Decoder-only models (like GPT) are autoregressive, meaning each token is generated based only on previous tokens, and future tokens are masked.

  • Positional Encoding Stability:
    Left padding ensures that meaningful tokens have a consistent relative position, preventing position encoding misalignment.
    • When using absolute positional encoding, every token (including <pad>) gets a unique position index.
    • Padding tokens at the beginning do not affect the model’s attention mechanism due to masking.

Example:

1
2
3
Position Index: [ 1      2      3      4      5      6 ]
Token: [ <pad>, <pad>, Hello, I, love, NLP ]
Mask: [ 0, 0, 1, 1, 1, 1 ]
  • The model only attends to tokens where the mask is 1, ignoring padding tokens.

  • Attention Masking:
    Left padding ensures that <pad> tokens do not interfere with token position encoding.

Illustration:

Token 1 2 3 4 5 6
Left <pad> <pad> Hello I love NLP
Right Hello I love NLP <pad> <pad>
  • With Left padding, the last valid token always remains in the same position.
  • With Right padding, token positions shift, affecting positional encoding stability.

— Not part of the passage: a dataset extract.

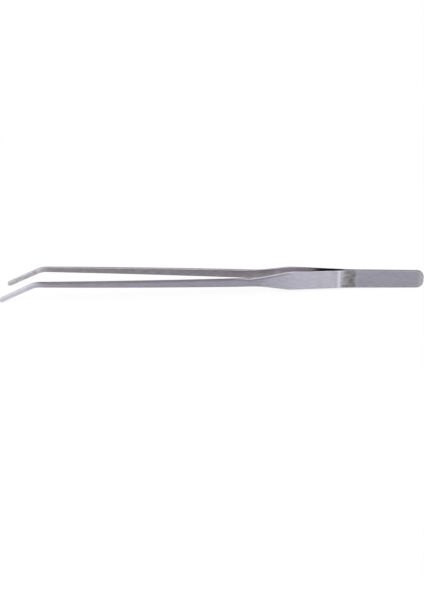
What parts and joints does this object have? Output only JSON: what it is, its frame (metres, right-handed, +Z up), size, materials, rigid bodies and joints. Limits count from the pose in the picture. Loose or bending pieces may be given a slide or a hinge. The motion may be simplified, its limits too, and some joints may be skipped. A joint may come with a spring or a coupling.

📌 Padding Differences in Training vs Inference

Phase Padding Strategy Reason
Training Left padding for decoder-only; Right padding for encoder-only Optimized for batch processing efficiency
Inference Typically, no padding for single sequences; Left padding for batched inference Ensures stable positional encoding

📌 Summary & Key Takeaways (TL;DR)

  • Padding standardizes sequence lengths for batch processing.
  • Decoder-only models (GPT, Llama) use Left padding to stabilize positional encoding and prevent future token leakage. Left padding tokens are masked out.
  • Encoder-only models (BERT, RoBERTa) use Right padding since they employ bidirectional attention and rely on stable special token positions (e.g., [CLS]).
  • Although padding tokens occupy positions in positional encoding, attention masks effectively filter them out, ensuring they do not affect model predictions.